August 10, 2010

Muqawama, Muwamara, etc.

Elias Muhanna, whose blog I followed yesterday while simultaneously listening to the speech by Sec. Gates -- honestly, can't Hassan Nasrallah and Bob Gates coordinate when they're going to be speaking so I can listen to both? -- has a good inst-analysis of Nasrallah's speech up on Foreign Policy. I think he more or less nails it here:

The short-term result of this new development will be the simple fact that the Lebanese will now have two different sources of authority on the question of who killed Rafiq al-Hariri. Just as the old binaries of the 2005-09 period were fading away (March 14 vs. March 8, loyalists vs. opposition, etc.), a new one has arisen to take their place. The questions the Lebanese will now ask eachother will be: "Do you believe the U.N. or Hizbullah?" "Which story is more convincing?" "Which evidence is more compelling?"

Yup. This allows Hizballah's supporters to follow an alternative to the narrative on offer from the Special Tribunal for Lebanon, which is expected to name members of Hizballah as having been involved with the assassination of Rafik Hariri. If it is possible to be more cynical about Lebanese politics and politicians than Elias, I somehow manage: I pretty much reserve a high degree of suspicion for the words coming out of anyone's mouth. And I also believe -- and my Lebanese friends will pardon me here -- that hardcore supporters of any sect or party in Lebanon more or less swallow whole whatever their leaders tell them, and Hizballah's followers are no different. (The same can be said, probably, for many of the American viewers of Glenn Beck and Keith Olberman.) Readers with a passing familiarity with the fighting in southern Lebanon will remember that pretty much no Lebanese person living north of Khiam had ever heard of the Shebaa Farms before 2000.* But boy, didn't Hizballah convince everyone in Lebanon -- though not the United Nations -- that southern Lebanon was still "occupied" territory so long as the farms were on the wrong side of the fence? And did this not provide a good excuse for Hizballah to remain under arms after the Israeli withdrawal? Sure did.

So now we have this new version of the truth whereby some supposedly intercepted Israeli drone feeds suggest Israel was involved with the assassination of Rafik Hariri.
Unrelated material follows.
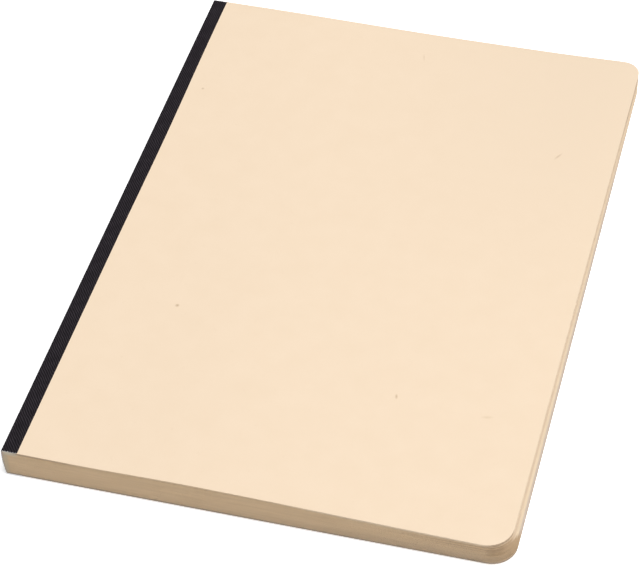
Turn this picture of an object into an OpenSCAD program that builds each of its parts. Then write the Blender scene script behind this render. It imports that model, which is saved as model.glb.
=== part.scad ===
// A5 composition notebook with a taped spine, closed and lying on its back cover.
// X runs from the spine to the fore edge, Y from the tail (near end) to the head,
// and Z up. The origin is the middle of the footprint, on the table.

/* [Book block] */
// Width of the closed book, from the tape on the spine to the fore edge
cover_w = 148; // [105:1:210]
// Height of the book, from tail to head
cover_h = 210; // [148:1:297]
// Thickness at the spine, from cover face to cover face
spine_t = 9.8; // [6:0.1:16]
// Thickness at the fore edge, where the leaves are pressed closer
fore_t = 7.8; // [5:0.1:15]
// Radius of the rounded corner where the tail meets the fore edge
corner_r = 7.5; // [2:0.5:15]
// Radius of the rounded corner where the head meets the fore edge
far_corner_r = 5.5; // [2:0.5:15]
// How far the foot of the stack has slid towards the fore edge
lean = 0.4; // [0:0.1:2]
// How much further it stands out where the tail meets the fore edge, as the leaves fan
fan = 1.2; // [0:0.1:2]

/* [Covers] */
// Thickness of one cover board
board_t = 0.6; // [0.4:0.1:1.2]
// Air between a cover board and the leaves
cover_gap = 0.1; // [0.05:0.05:0.3]

/* [Bow of the front cover] */
// Width of the strip beside the tape that still lies flat
flat_w = 13; // [5:1:20]
// Rise of the cover at the tail, where the leaves have fanned a little
tail_rise = 0.8; // [0:0.1:2]
// Distance of that rise from the spine
tail_peak = 60; // [40:1:80]
// Sag of the cover at the head
head_sag = 0.5; // [0:0.1:1.5]
// Distance of the sag from the spine
head_low = 82; // [50:1:95]
// Lift of the corner where the head meets the fore edge
corner_lift = 0.5; // [0:0.1:1.5]
// Length over which that corner curls up
corner_curl = 30; // [15:1:45]

/* [Spine] */
// Thickness of the cloth tape, which is pressed into the boards until it lies flush
tape_t = 0.2; // [0.1:0.05:0.3]
// Width of the tape on each cover
tape_w = 5; // [3:0.1:16]
// Outer radius of the tape's two folds
fold_r = 0.6; // [0.5:0.1:1.4]
// Bulge of the spine between its folds
spine_round = 0.2; // [0.1:0.05:0.6]
// Thickness of the binding glue on the back of the leaves
glue_t = 0.5; // [0.2:0.1:1]

/* [Hidden] */

// Steps of the front cover's surface across and along the book
across = 36;
along = 8;
// How far a cutting solid reaches past the book
past = 5;
// Straight pieces in each fold of the tape, in the bulge of the spine and in a corner
fold_steps = 6;
bulge_steps = 10;
corner_steps = 12;

// Slope of the front cover from the spine down to the fore edge
slope = atan((spine_t - fore_t) / cover_w);

// Centres of the two folds, seen from the tail as [x, z] from the spine
top_fold = [fold_r, spine_t - fold_r * tan(slope) - fold_r / cos(slope)];
back_fold = [fold_r + lean, fold_r];
// The bulge is an arc that both folds run into without a kink
fold_gap = norm(top_fold - back_fold);
bulge_reach = (fold_gap * fold_gap / 4 + spine_round * spine_round) / (2 * spine_round);
bulge_r = bulge_reach + fold_r;
fold_dir = (top_fold - back_fold) / fold_gap;
bulge_mid = (top_fold + back_fold) / 2 + [fold_dir[1], -fold_dir[0]] * (bulge_reach - spine_round);
bulge_turn = asin(fold_gap / 2 / bulge_reach);
bulge_face = 180 + atan2(-fold_dir[0], fold_dir[1]);

// Distance that brings the middle of the footprint to the origin
spine_x = bulge_mid[0] - bulge_r;
fore_x = cover_w + lean + fan * (1 - corner_r / cover_h);
shift_x = -(spine_x + fore_x) / 2;

// Points on an arc from angle a to angle b, as [x, z]
function arc(mid, r, a, b, steps) =
    [for (i = [0 : steps]) let (t = a + (b - a) * i / steps) mid + r * [cos(t), sin(t)]];

// Outline of the spine at a depth under the tape's outer face, from the front cover
// round to the back cover: a fold, the bulge and the other fold
function spine_line(depth) = concat(
    arc(top_fold, fold_r - depth, 90 - slope, bulge_face - bulge_turn, fold_steps),
    arc(bulge_mid, bulge_r - depth, bulge_face - bulge_turn, bulge_face + bulge_turn, bulge_steps),
    arc(back_fold, fold_r - depth, bulge_face + bulge_turn, 270, fold_steps));

// A smooth hump that starts at a, is 1 at b and ends at c
function hump(u, a, b, c) =
    u <= a || u >= c ? 0
    : u < b ? (1 - cos(180 * (u - a) / (b - a))) / 2
    : (1 + cos(180 * (u - b) / (c - b))) / 2;

// A smooth step from 0 at a to 1 at b
function ease(u, a, b) = u <= a ? 0 : u >= b ? 1 : (1 - cos(180 * (u - a) / (b - a))) / 2;

// Height of the front cover's face at a distance u from the spine, and v from the
// tail (0) to the head (1): a wedge, humped at the tail and sagging at the head
function cover_z(u, v) =
    spine_t - u * tan(slope)
    + (1 - v) * tail_rise * hump(u, tape_w + flat_w, tail_peak, cover_w)
    - v * head_sag * hump(u, tape_w + flat_w, head_low, cover_w)
    + v * v * corner_lift * ease(u, cover_w - corner_curl, cover_w);

// Edge of the tape on the front cover, and its depth there measured straight down
tape_edge = [tape_w, cover_z(tape_w, 0)];
tape_depth = [0, tape_t / cos(slope)];

// Place of a point of the trim's outline at a height: the foot of the stack has slid to the
// fore edge, and most so where the tail meets it
function slid(p, z) =
    let (far = fan * (0.5 - p[1] / cover_h) * p[0] / cover_w)
    [p[0] + (lean + far) * (1 - z / spine_t), p[1], z];

// Everything under the front cover's face, less a depth, down to below the table
module under_cover(depth) {
    xs = [for (i = [0 : across]) -past + (cover_w + 2 * past) * i / across];
    ys = [for (j = [0 : along]) -cover_h / 2 - past + (cover_h + 2 * past) * j / along];
    face = [for (y = ys) for (x = xs) [x, y, cover_z(x, 0.5 + y / cover_h) - depth]];
    foot = [for (p = face) [p[0], p[1], -past]];
    row = across + 1;
    low = len(face);
    cells = [for (j = [0 : along - 1]) for (i = [0 : across - 1]) j * row + i];
    // The grid's edge, once round and seen from above against the clock
    rim = concat(
        [for (i = [0 : across - 1]) i],
        [for (j = [0 : along - 1]) j * row + across],
        [for (i = [across : -1 : 1]) along * row + i],
        [for (j = [along : -1 : 1]) j * row]);
    polyhedron(
        points = concat(face, foot),
        faces = concat(
            [for (c = cells) [c, c + row, c + 1]],
            [for (c = cells) [c + 1, c + row, c + row + 1]],
            [for (c = cells) [low + c, low + c + 1, low + c + row]],
            [for (c = cells) [low + c + 1, low + c + row + 1, low + c + row]],
            [for (k = [0 : len(rim) - 1])
                let (a = rim[k], b = rim[(k + 1) % len(rim)]) [a, b, low + b]],
            [for (k = [0 : len(rim) - 1])
                let (a = rim[k], b = rim[(k + 1) % len(rim)]) [a, low + b, low + a]]));
}

// Sends a drawing in X and Z along the whole height of the book
module from_tail_to_head(extra = 0) {
    translate([0, cover_h / 2 + extra, 0])
        rotate([90, 0, 0])
            linear_extrude(cover_h + 2 * extra) children();
}

// The trimmed stack: three cuts and two rounded corners, from below the table to above the
// covers
module trimmed_stack() {
    half = cover_h / 2;
    straight = cover_h - corner_r - far_corner_r;
    turns = [for (i = [0 : corner_steps]) 90 * i / corner_steps];
    // Seen from above against the clock, from the tail's end of the spine
    outline = concat(
        [[-past, -half]],
        [for (t = turns)
            [cover_w - corner_r * (1 - sin(t)), -half + corner_r * (1 - cos(t))]],
        [for (j = [1 : along - 1]) [cover_w, -half + corner_r + straight * j / along]],
        [for (t = turns)
            [cover_w - far_corner_r * (1 - cos(t)), half - far_corner_r * (1 - sin(t))]],
        [[-past, half]]);
    n = len(outline);
    polyhedron(
        points = concat(
            [for (p = outline) slid(p, -past)],
            [for (p = outline) slid(p, spine_t + past)]),
        faces = concat(
            [[for (i = [0 : n - 1]) i]],
            [[for (i = [n - 1 : -1 : 0]) n + i]],
            [for (i = [0 : n - 1]) let (j = (i + 1) % n) [i, n + i, j]],
            [for (i = [0 : n - 1]) let (j = (i + 1) % n) [n + i, n + j, j]]));
}

// All that the tape wraps round: the two folds, the bulge and the beds pressed into the
// boards, each as deep as the tape is thick
module inside_tape() {
    far = cover_w + 2 * past;
    from_tail_to_head(past)
        polygon(concat(
            [[tape_w, spine_t + past], tape_edge - tape_depth],
            spine_line(tape_t),
            [[tape_w + lean, tape_t], [tape_w + lean, -past], [far, -past], [far, spine_t + past]]));
}

// The leaves' side of the glue: one arc over the whole height of the spine
module inside_glue() {
    r = bulge_r - tape_t - glue_t;
    turn = asin(spine_t / r);
    far = cover_w + 2 * past;
    from_tail_to_head(past)
        polygon(concat(
            arc(bulge_mid, r, bulge_face - turn, bulge_face + turn, 2 * bulge_steps),
            [[far, -past], [far, spine_t + past]]));
}

// The room between the two covers
module between_covers() {
    low = board_t + cover_gap;
    intersection() {
        trimmed_stack();
        under_cover(board_t + cover_gap);
        translate([-past, -cover_h / 2 - past, low])
            cube([cover_w + 3 * past, cover_h + 2 * past, spine_t + past]);
    }
}

// Flat board that the book lies on, cut flush with the leaves
module back_cover() {
    color([0.93, 0.84, 0.71])
        intersection() {
            trimmed_stack();
            inside_tape();
            translate([-past, -cover_h / 2 - past, 0])
                cube([cover_w + 3 * past, cover_h + 2 * past, board_t]);
        }
}

// All the leaves as one solid
module page_block() {
    color([0.84, 0.75, 0.63])
        intersection() {
            between_covers();
            inside_glue();
        }
}

// Layer of glue that holds the leaves together at the back
module spine_glue() {
    color([0.80, 0.77, 0.68])
        difference() {
            intersection() {
                between_covers();
                inside_tape();
            }
            inside_glue();
        }
}

// Bowed board on top, cut flush with the leaves
module front_cover() {
    color([0.96, 0.87, 0.75])
        difference() {
            intersection() {
                trimmed_stack();
                inside_tape();
                under_cover(0);
            }
            under_cover(board_t);
        }
}

// One strip of cloth, folded round the spine on to both covers
module spine_tape() {
    inner = spine_line(tape_t);
    color([0.16, 0.15, 0.17])
        from_tail_to_head()
            polygon(concat(
                [tape_edge - tape_depth, tape_edge],
                spine_line(0),
                [[tape_w + lean, 0], [tape_w + lean, tape_t]],
                [for (i = [len(inner) - 1 : -1 : 0]) inner[i]]));
}

translate([shift_x, 0, 0]) {
    back_cover();
    page_block();
    spine_glue();
    front_cover();
    spine_tape();
}
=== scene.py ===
# Looks of an A5 composition notebook with natural board covers and a taped spine.
# X runs from the spine to the fore edge, Y from the tail to the head and Z up, in metres.
import math

import bpy
import numpy as np
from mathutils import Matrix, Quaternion, Vector


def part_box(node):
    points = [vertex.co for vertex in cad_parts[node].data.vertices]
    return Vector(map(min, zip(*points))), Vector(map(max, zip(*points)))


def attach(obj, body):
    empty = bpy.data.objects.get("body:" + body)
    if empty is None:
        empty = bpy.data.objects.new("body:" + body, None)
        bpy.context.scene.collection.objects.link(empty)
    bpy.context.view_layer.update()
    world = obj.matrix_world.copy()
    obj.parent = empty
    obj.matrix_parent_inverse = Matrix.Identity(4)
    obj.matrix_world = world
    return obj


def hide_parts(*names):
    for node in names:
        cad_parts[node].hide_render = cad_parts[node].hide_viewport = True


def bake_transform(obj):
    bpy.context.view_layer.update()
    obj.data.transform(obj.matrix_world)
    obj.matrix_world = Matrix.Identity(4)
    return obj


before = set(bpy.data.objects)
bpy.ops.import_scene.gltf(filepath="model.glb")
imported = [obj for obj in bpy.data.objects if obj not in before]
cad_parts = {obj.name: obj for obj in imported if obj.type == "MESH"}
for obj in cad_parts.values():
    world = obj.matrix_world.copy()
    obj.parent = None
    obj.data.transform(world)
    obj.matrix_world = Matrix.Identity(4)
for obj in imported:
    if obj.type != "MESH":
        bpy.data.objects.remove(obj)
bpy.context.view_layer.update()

# The leaves
# About 80 sheets of uncoated cream paper, glued together at the back and trimmed on three
# sides with the covers. The trimmed faces aren't quite plane: bundles of leaves stand back
# by a hair, and towards the near corner the leaves have fanned a little.
MM = 0.001
cover_w = 148 * MM
spine_t = 9.8 * MM
fore_t = 7.8 * MM
corner_r = 7.5 * MM
far_corner_r = 5.5 * MM
lean = 0.4 * MM
fan = 1.2 * MM
board_t = 0.6 * MM
cover_gap = 0.1 * MM
tape_w = 5 * MM

# At the head the fore edge is twisted, so that its top stands this much further out than its
# foot. The twist moves nothing at this share of the way up
head_skew = 0.5 * MM
skew_still = 0.2

# How the front cover, and so the top leaf, is bowed
bow_start = tape_w + 13 * MM
tail_rise = 0.8 * MM
tail_peak = 60 * MM
head_sag = 0.5 * MM
head_low = 82 * MM
corner_lift = 0.5 * MM
corner_curl = 30 * MM

tail_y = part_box("page_block")[0].y
head_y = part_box("page_block")[1].y
cover_h = head_y - tail_y
spine_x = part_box("back_cover")[1].x - cover_w - lean - fan * (1 - corner_r / cover_h)
slope = math.atan((spine_t - fore_t) / cover_w)

# The spine's outline, seen from the tail as (u, z): two folds and a bulge that is one arc
tape_t = 0.2 * MM
fold_r = 0.6 * MM
spine_round = 0.2 * MM
glue_t = 0.5 * MM
top_fold = np.array([fold_r, spine_t - fold_r * math.tan(slope) - fold_r / math.cos(slope)])
back_fold = np.array([fold_r + lean, fold_r])
fold_gap = np.linalg.norm(top_fold - back_fold)
bulge_reach = (fold_gap ** 2 / 4 + spine_round ** 2) / (2 * spine_round)
bulge_r = bulge_reach + fold_r
fold_dir = (top_fold - back_fold) / fold_gap
bulge_mid = (top_fold + back_fold) / 2 + np.array([fold_dir[1], -fold_dir[0]]) * (bulge_reach - spine_round)
bulge_turn = math.asin(fold_gap / 2 / bulge_reach)
bulge_face = math.pi + math.atan2(-fold_dir[0], fold_dir[1])

# How deep the grooves between the leaves are, and the steps between bundles of them, which
# grow towards the near corner. Then how far the topmost leaves are tucked in, how many they
# are, and where: beside the fore edge, from so many corner radii in, and beside the fold
leaf_count = 80
bundle_leaves = 8
leaf_groove = 0.03 * MM
leaf_edge = 0.15
bundle_step = 0.045 * MM
corner_growth = 3
leaf_ripple = 0.02 * MM
tuck = 0.3 * MM
tuck_leaves = 4
tuck_start = 1.5
fold_dip_u = 12 * MM
fold_dip_w = 8 * MM

# How far from the near corner the leaves have fanned, and by what share of their height
fan_reach = 28 * MM
fan_share = 0.07

# Columns round a corner, columns and rows of the leaves' faces, and the columns from one random
# number to the next in the bundles' steps and in the leaves' ripple
corner_steps = 10
leaf_steps = 46
leaf_rows = 61
step_run = 16
ripple_run = 9

# The small inset that tells which way inward is, all round the outline
hair = 0.01 * MM

fore_colour = (0.88, 0.72, 0.53, 1)
fore_shade = (0.80, 0.64, 0.46, 1)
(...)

And a good percentage of the people of the southern suburbs of Beirut, southern Lebanon and the Biqa'a Valley will now believe the Mossad killed Rafik Hariri and the STL is a UN plot to disarm Hizballah. Sigh.

Hey, Abu Hadi, if this crazy scheme doesn't work out in the court of public opinion, I happen to know for a fact that a former U.S. Army Ranger with explosives training was in western Beirut on the day of the Hariri assassination. Isn't this an interesting coincidence? Maybe the Americans killed Rafik Hariri!

*The truth is, there was a bit in the Lebanese press in 1996 about the Shebaa Farms, and the farms are Lebanese territory. But no one -- not the Israelis, the Lebanese, or the United Nations -- had ever really heard of them prior to 2000. It took some effort, in fact, to get the Syrians to renounce their claims to the territory, which were not taken in 1982 but rather seized in 1967 along with the rest of the Golan. I know this is complicated, but the point is this: Hizballah is a past master at creating alternate narratives to insulate it from crises.